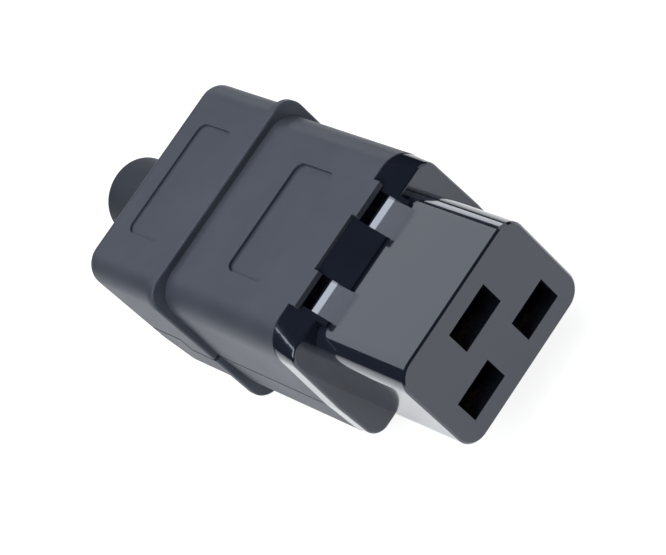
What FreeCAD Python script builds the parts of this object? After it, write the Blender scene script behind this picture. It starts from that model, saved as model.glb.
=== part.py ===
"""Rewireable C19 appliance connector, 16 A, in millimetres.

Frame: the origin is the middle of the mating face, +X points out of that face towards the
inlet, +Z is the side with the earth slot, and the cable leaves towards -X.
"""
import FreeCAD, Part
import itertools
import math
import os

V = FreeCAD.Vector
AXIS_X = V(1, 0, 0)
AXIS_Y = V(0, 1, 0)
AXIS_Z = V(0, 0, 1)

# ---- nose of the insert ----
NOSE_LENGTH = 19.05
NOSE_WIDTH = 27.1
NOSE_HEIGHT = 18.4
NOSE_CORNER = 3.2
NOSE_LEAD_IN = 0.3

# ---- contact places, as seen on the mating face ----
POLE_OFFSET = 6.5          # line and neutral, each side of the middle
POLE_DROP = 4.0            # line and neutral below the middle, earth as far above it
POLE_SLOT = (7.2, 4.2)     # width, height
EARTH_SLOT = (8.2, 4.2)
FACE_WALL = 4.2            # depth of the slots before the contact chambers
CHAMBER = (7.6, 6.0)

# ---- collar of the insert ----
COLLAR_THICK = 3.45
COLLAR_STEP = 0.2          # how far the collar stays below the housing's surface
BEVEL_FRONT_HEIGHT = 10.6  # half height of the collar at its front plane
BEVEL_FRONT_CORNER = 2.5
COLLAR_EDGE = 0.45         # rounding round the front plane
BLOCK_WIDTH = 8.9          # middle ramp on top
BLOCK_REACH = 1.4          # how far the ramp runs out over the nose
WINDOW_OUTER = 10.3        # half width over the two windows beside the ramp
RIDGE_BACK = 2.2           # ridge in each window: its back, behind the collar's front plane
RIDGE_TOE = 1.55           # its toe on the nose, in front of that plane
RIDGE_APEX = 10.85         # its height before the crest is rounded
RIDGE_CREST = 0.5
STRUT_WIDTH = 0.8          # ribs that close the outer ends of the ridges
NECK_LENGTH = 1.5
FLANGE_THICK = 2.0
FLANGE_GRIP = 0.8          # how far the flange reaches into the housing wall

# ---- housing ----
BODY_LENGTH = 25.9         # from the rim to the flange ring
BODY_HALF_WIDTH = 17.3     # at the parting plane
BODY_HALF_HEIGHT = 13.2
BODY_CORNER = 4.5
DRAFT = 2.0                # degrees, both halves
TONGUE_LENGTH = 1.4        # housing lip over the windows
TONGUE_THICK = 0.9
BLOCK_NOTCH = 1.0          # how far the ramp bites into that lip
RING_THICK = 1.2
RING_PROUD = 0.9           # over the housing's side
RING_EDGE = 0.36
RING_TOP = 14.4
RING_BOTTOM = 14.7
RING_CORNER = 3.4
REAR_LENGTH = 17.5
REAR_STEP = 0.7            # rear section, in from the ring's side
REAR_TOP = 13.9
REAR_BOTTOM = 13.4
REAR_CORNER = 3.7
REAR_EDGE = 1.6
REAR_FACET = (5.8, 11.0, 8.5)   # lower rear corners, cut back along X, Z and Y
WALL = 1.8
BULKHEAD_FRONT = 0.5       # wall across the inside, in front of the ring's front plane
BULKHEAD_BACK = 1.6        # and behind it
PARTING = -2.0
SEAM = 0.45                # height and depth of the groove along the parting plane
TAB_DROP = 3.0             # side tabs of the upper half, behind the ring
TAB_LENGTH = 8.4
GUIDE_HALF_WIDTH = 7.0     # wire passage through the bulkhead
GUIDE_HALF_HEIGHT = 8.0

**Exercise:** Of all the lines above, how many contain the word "from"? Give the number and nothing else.

**Problem solution:** 3